GIVEN EXERCISE: Take the entries below and print all of them exactly, please.

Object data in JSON
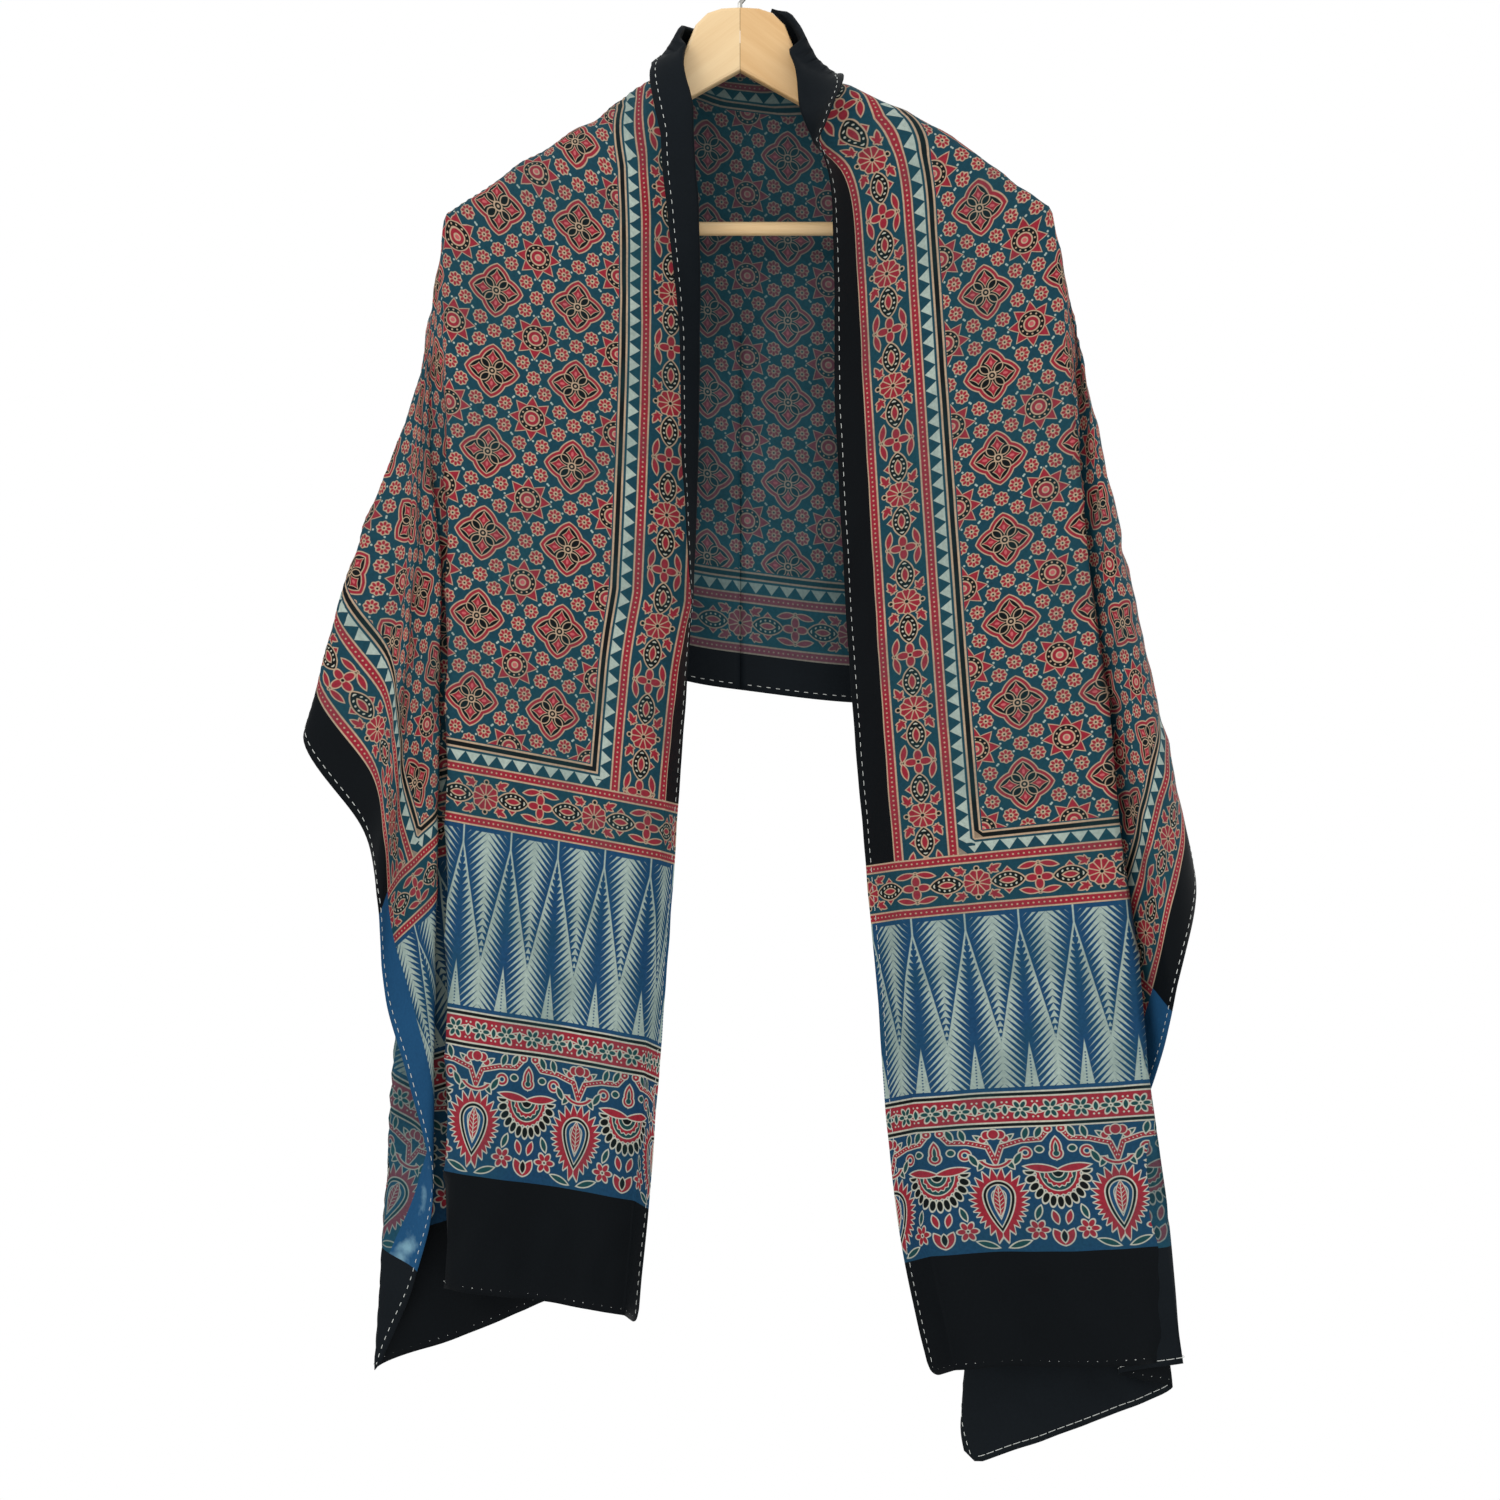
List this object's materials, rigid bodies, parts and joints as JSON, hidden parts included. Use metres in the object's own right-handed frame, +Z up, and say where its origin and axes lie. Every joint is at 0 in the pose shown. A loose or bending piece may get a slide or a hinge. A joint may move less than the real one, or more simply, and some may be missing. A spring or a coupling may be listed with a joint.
{
  "type": "block-printed stole on coat hanger",
  "caption": "Long rectangular stole with geometric, floral and paisley block print, draped over a wooden coat hanger with a trouser bar and a wire hook.",
  "frame": {"origin": "inside top of the wire hook, where a rail carries the hanger", "axes": "+Z up, +X to the right as seen from the front, -Y towards the viewer of the front"},
  "size_m": [0.6732, 0.1337, 1.1718],
  "materials": {
    "indigo_cloth": "soft modal silk with a faint sheen, block printed in indigo, madder, cream and black",
    "light_wood": "clear lacquered pale wood",
    "dark_wood": "clear lacquered wood, a little darker",
    "steel_wire": "bright plated wire"
  },
  "bodies": {
    "root": {"stole": "indigo_cloth", "hanger_left": "light_wood", "hanger_right": "dark_wood", "trouser_bar": "light_wood", "hook": "steel_wire"}
  },
  "joints": []
}
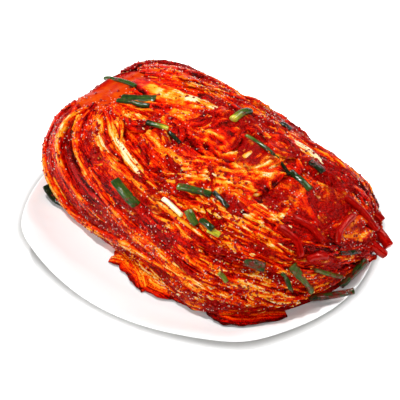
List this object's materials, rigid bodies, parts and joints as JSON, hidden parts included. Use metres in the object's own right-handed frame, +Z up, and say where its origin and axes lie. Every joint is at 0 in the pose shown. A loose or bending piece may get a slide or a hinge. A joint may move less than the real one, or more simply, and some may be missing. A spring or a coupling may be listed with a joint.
{
  "type": "kimchi on a plate",
  "caption": "Half a head of napa cabbage kimchi lying cut side up on a white square plate with bowed sides, with cut spring onion and radish strips pressed into its leaves.",
  "frame": {"origin": "on the surface that the plate stands on, under the middle of the whole", "axes": "+Z up; the head lies along X, with its root end and cut core at -X and its leaf tips at +X; the side that shows best is -Y"},
  "size_m": [0.3018, 0.258, 0.094],
  "materials": {
    "glaze": "smooth clear-glazed white porcelain",
    "cabbage": "wet pickled cabbage leaves coated with chilli paste, orange to deep red, with pale stems",
    "leaf": "wet pickled leaf ends, red",
    "onionGreen": "wet spring onion, green",
    "onionDark": "wet spring onion, dark green",
    "onionYellow": "wet spring onion, yellow-green",
    "onionWhite": "wet spring onion, white end",
    "radish": "wet radish strip dyed red"
  },
  "bodies": {
    "root": {"plate": "glaze", "cabbage_head": "cabbage", "onion_root_stalk": "onionGreen", "onion_dark_leaf": "onionDark", "onion_core_stalk": "onionGreen", "onion_split_tip": "onionYellow", "onion_split_stalk": "onionDark", "onion_wide_leaf": "onionGreen", "onion_middle_green": "onionGreen", "onion_middle_stalk": "onionDark", "onion_white": "onionWhite", "onion_bent_green": "onionYellow", "onion_bent_dark": "onionDark", "onion_yellow_ring": "onionYellow", "onion_under_leaf": "onionDark", "onion_far_ring": "onionYellow", "onion_far_bit": "onionDark", "onion_long_thin": "onionYellow", "onion_long_green": "onionGreen", "onion_far_dark": "onionDark", "onion_chunk": "onionGreen", "onion_flat_green": "onionGreen", "onion_thin_light": "onionGreen", "onion_end_stalk": "onionDark", "onion_over_rim": "onionDark", "onion_end_bit": "onionDark", "onion_low_bit": "onionGreen", "onion_small_ring": "onionYellow", "radish_strip_1": "radish", "radish_strip_2": "radish", "radish_strip_3": "radish", "radish_strip_4": "radish", "radish_strip_5": "radish", "radish_tip_1": "radish", "radish_tip_2": "radish", "radish_tip_3": "radish", "leaf_end_front": "leaf", "leaf_end_left": "leaf"}
  },
  "joints": []
}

WORKED ANSWER:
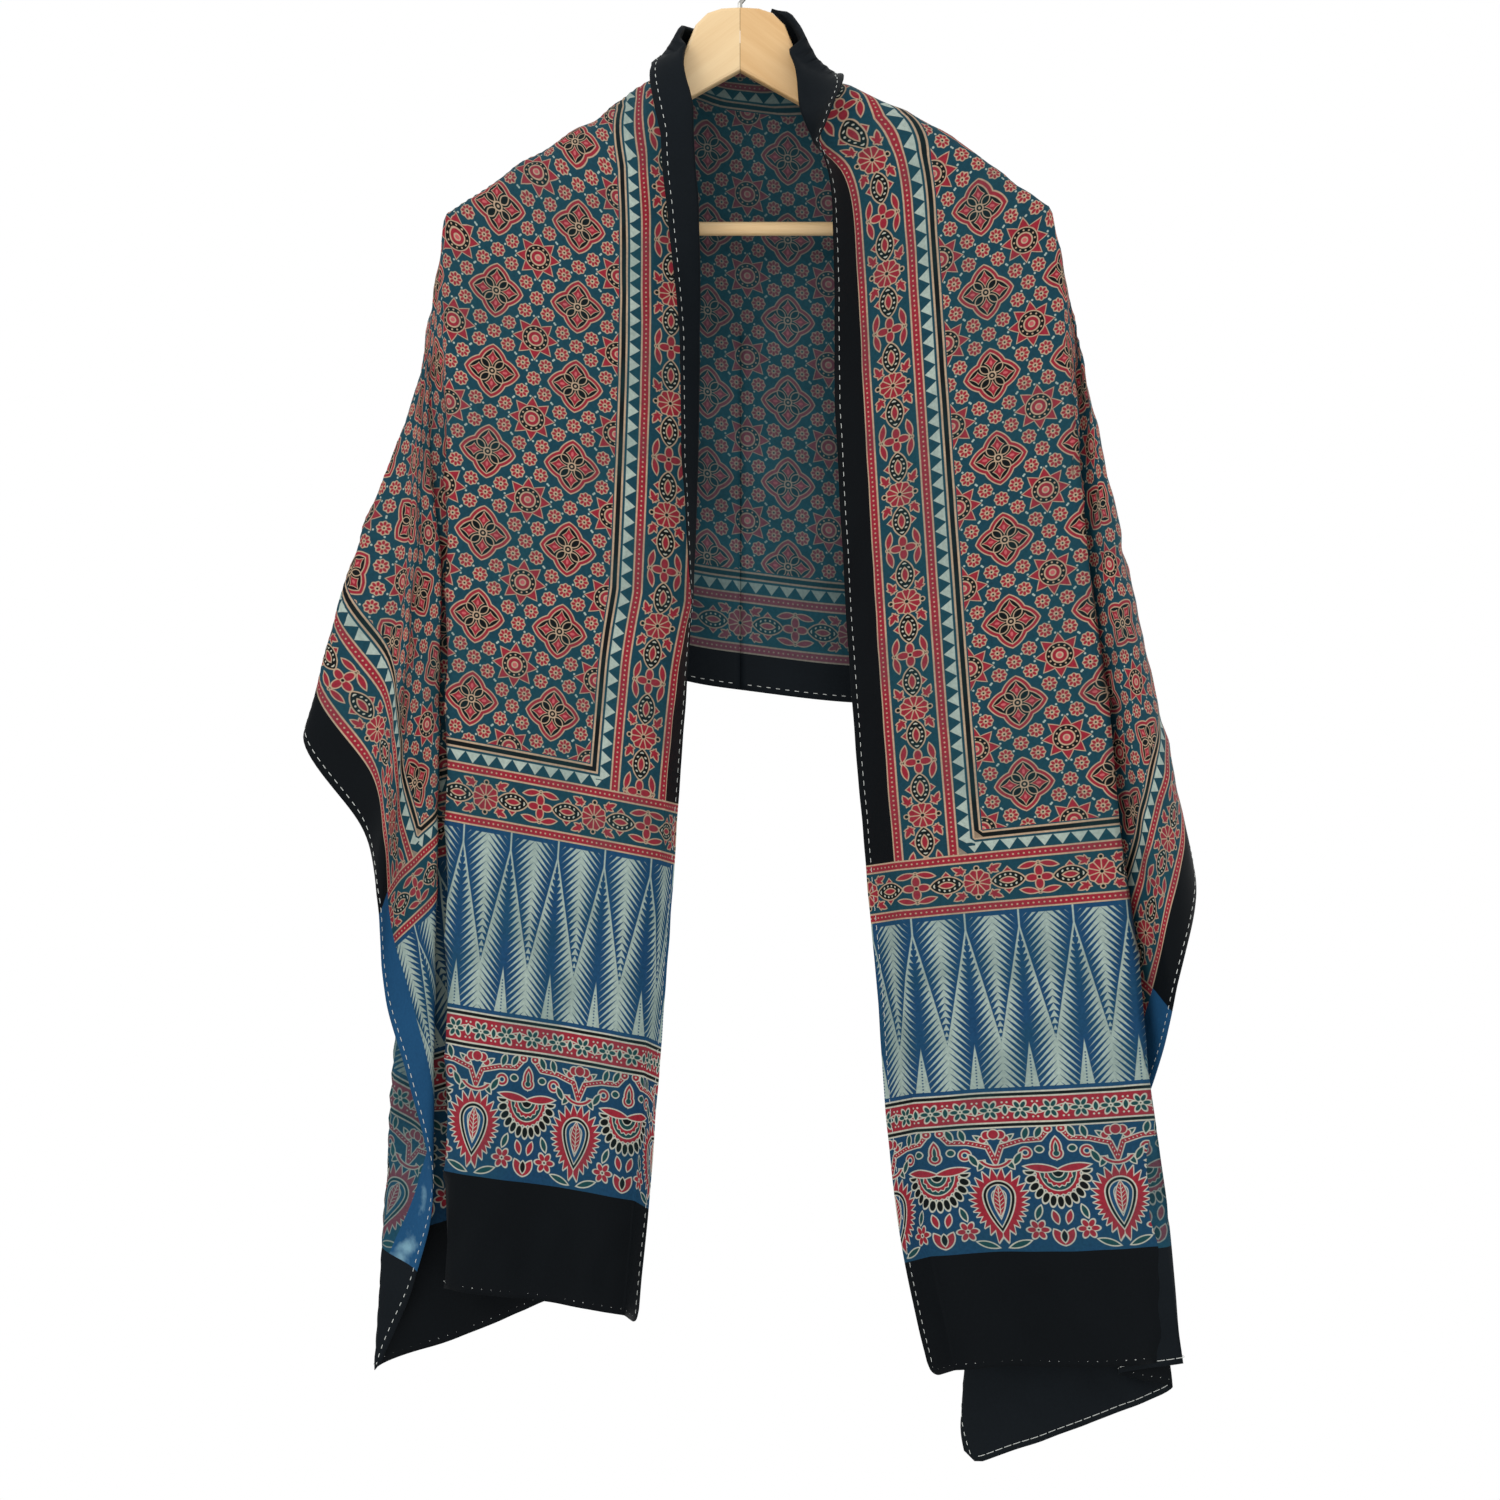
List this object's materials, rigid bodies, parts and joints as JSON, hidden parts included. Use metres in the object's own right-handed frame, +Z up, and say where its origin and axes lie. Every joint is at 0 in the pose shown. A loose or bending piece may get a slide or a hinge. A joint may move less than the real one, or more simply, and some may be missing. A spring or a coupling may be listed with a joint.
{
  "type": "block-printed stole on coat hanger",
  "caption": "Long rectangular stole with geometric, floral and paisley block print, draped over a wooden coat hanger with a trouser bar and a wire hook.",
  "frame": {"origin": "inside top of the wire hook, where a rail carries the hanger", "axes": "+Z up, +X to the right as seen from the front, -Y towards the viewer of the front"},
  "size_m": [0.6732, 0.1337, 1.1718],
  "materials": {
    "indigo_cloth": "soft modal silk with a faint sheen, block printed in indigo, madder, cream and black",
    "light_wood": "clear lacquered pale wood",
    "dark_wood": "clear lacquered wood, a little darker",
    "steel_wire": "bright plated wire"
  },
  "bodies": {
    "root": {"stole": "indigo_cloth", "hanger_left": "light_wood", "hanger_right": "dark_wood", "trouser_bar": "light_wood", "hook": "steel_wire"}
  },
  "joints": []
}
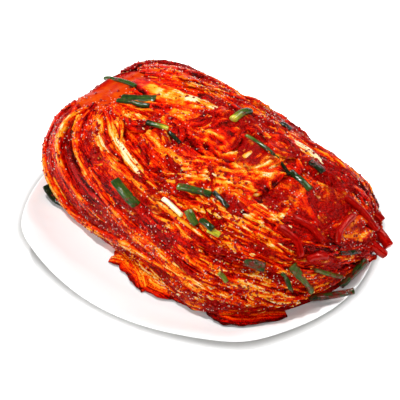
List this object's materials, rigid bodies, parts and joints as JSON, hidden parts included. Use metres in the object's own right-handed frame, +Z up, and say where its origin and axes lie. Every joint is at 0 in the pose shown. A loose or bending piece may get a slide or a hinge. A joint may move less than the real one, or more simply, and some may be missing. A spring or a coupling may be listed with a joint.
{
  "type": "kimchi on a plate",
  "caption": "Half a head of napa cabbage kimchi lying cut side up on a white square plate with bowed sides, with cut spring onion and radish strips pressed into its leaves.",
  "frame": {"origin": "on the surface that the plate stands on, under the middle of the whole", "axes": "+Z up; the head lies along X, with its root end and cut core at -X and its leaf tips at +X; the side that shows best is -Y"},
  "size_m": [0.3018, 0.258, 0.094],
  "materials": {
    "glaze": "smooth clear-glazed white porcelain",
    "cabbage": "wet pickled cabbage leaves coated with chilli paste, orange to deep red, with pale stems",
    "leaf": "wet pickled leaf ends, red",
    "onionGreen": "wet spring onion, green",
    "onionDark": "wet spring onion, dark green",
    "onionYellow": "wet spring onion, yellow-green",
    "onionWhite": "wet spring onion, white end",
    "radish": "wet radish strip dyed red"
  },
  "bodies": {
    "root": {"plate": "glaze", "cabbage_head": "cabbage", "onion_root_stalk": "onionGreen", "onion_dark_leaf": "onionDark", "onion_core_stalk": "onionGreen", "onion_split_tip": "onionYellow", "onion_split_stalk": "onionDark", "onion_wide_leaf": "onionGreen", "onion_middle_green": "onionGreen", "onion_middle_stalk": "onionDark", "onion_white": "onionWhite", "onion_bent_green": "onionYellow", "onion_bent_dark": "onionDark", "onion_yellow_ring": "onionYellow", "onion_under_leaf": "onionDark", "onion_far_ring": "onionYellow", "onion_far_bit": "onionDark", "onion_long_thin": "onionYellow", "onion_long_green": "onionGreen", "onion_far_dark": "onionDark", "onion_chunk": "onionGreen", "onion_flat_green": "onionGreen", "onion_thin_light": "onionGreen", "onion_end_stalk": "onionDark", "onion_over_rim": "onionDark", "onion_end_bit": "onionDark", "onion_low_bit": "onionGreen", "onion_small_ring": "onionYellow", "radish_strip_1": "radish", "radish_strip_2": "radish", "radish_strip_3": "radish", "radish_strip_4": "radish", "radish_strip_5": "radish", "radish_tip_1": "radish", "radish_tip_2": "radish", "radish_tip_3": "radish", "leaf_end_front": "leaf", "leaf_end_left": "leaf"}
  },
  "joints": []
}